O raciocínio reinante nas elites do PSD sobre a analogia entre 2024 e 1985 é, a meu ver, errado. As elites esperam que, agora, tal como em 1985, Montenegro tenha um mandato curto, bem alavancado no superavit que Costa e Medina deixaram, e, rapidamente, consiga vitimizar-se e, indo a novas eleições, consiga baixar rapidamente o Chega para um resultado mais manejável. Existem, porém, vários problemas com esta teoria. Em primeiro lugar, Montenegro e o PSD não têm o man power disponível com a qualidade que Cavaco Silva tinha em 1985. Especialmente à luz dos resultados eleitorais, Montenegro terá muitíssimas dificuldades em recrutar elites fora do círculo duro do PSD. Em segundo lugar, o Chega não é o PRD. O lastro que o Chega tem, sob o ponto de vista ideológico e de protesto, não é comparável ao partido de Eanes. Por último, enquanto Cavaco tinha o Dr. Soares em Belém, Montenegro terá Marcelo Rebelo de Sousa, o que fará toda a diferença. Não foi por acaso, de resto, que Soares deu uma ajuda preciosa a Cavaco no caminho para a maioria absoluta, recusando a aliança de PS e PRD para substituir Cavaco depois da moção de censura.

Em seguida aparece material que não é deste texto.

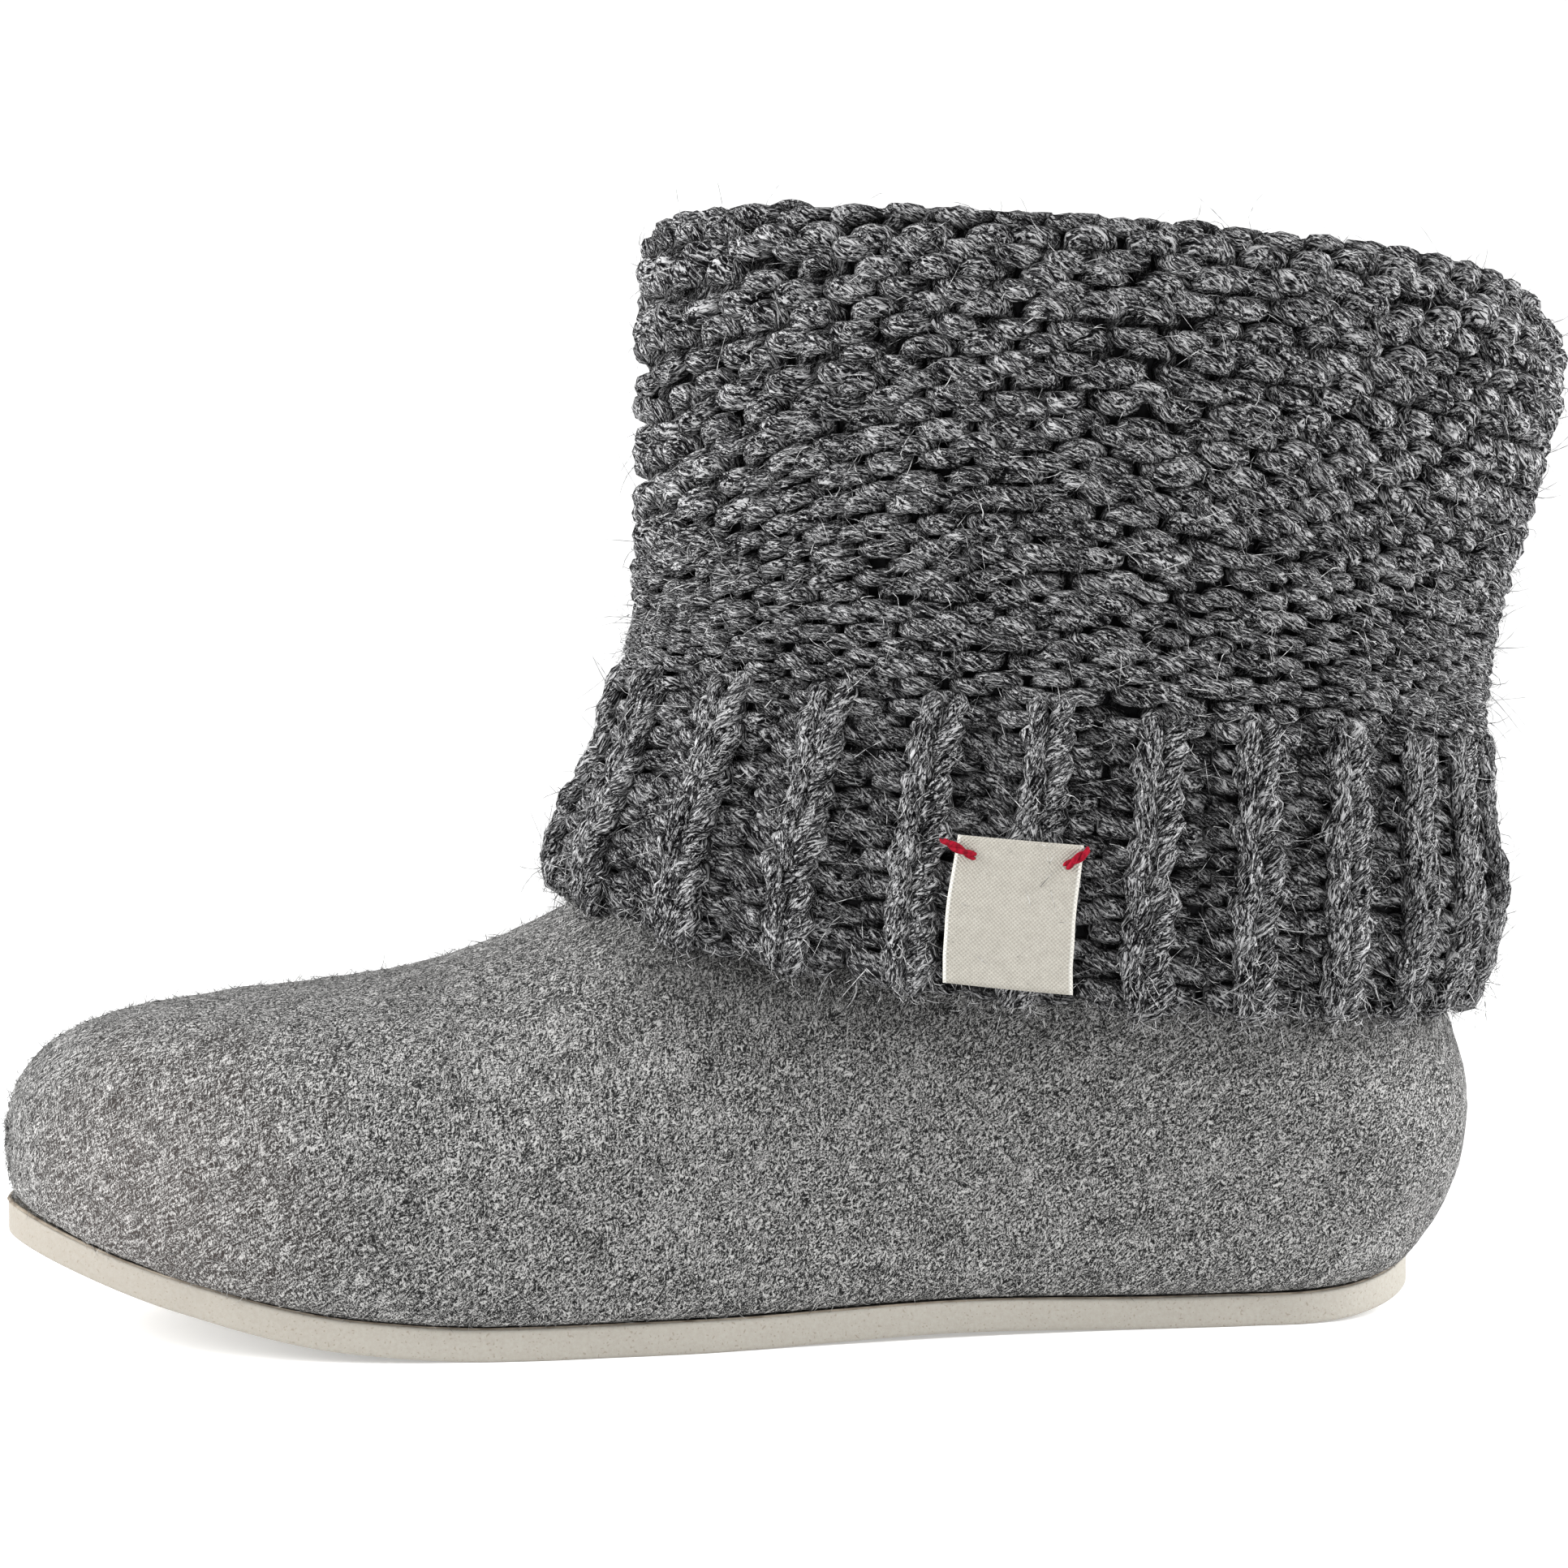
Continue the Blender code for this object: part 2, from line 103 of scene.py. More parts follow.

A noite de Domingo modernizou Portugal, colocando-nos em linha com a estrutura de competição partidária da Europa. Tivemos a óptima notícia de vermos o Livre, uma esquerda moderna, cosmopolita e descomplexada, a substituir lentamente a esquerda velha marxista e neo-marxista. Muito provavelmente, nas próximas eleições, o Livre ultrapassará o Bloco enquanto força maior à esquerda do PS. Todavia, também tivemos finalmente a ascensão da extrema-direita em todo o seu esplendor. Não há receitas mágicas para lidar com isto, mas também não estamos condenados. Por toda a Europa, à excepção da Hungria, nenhum país deixou de ser uma democracia plena com a eleição destes partidos.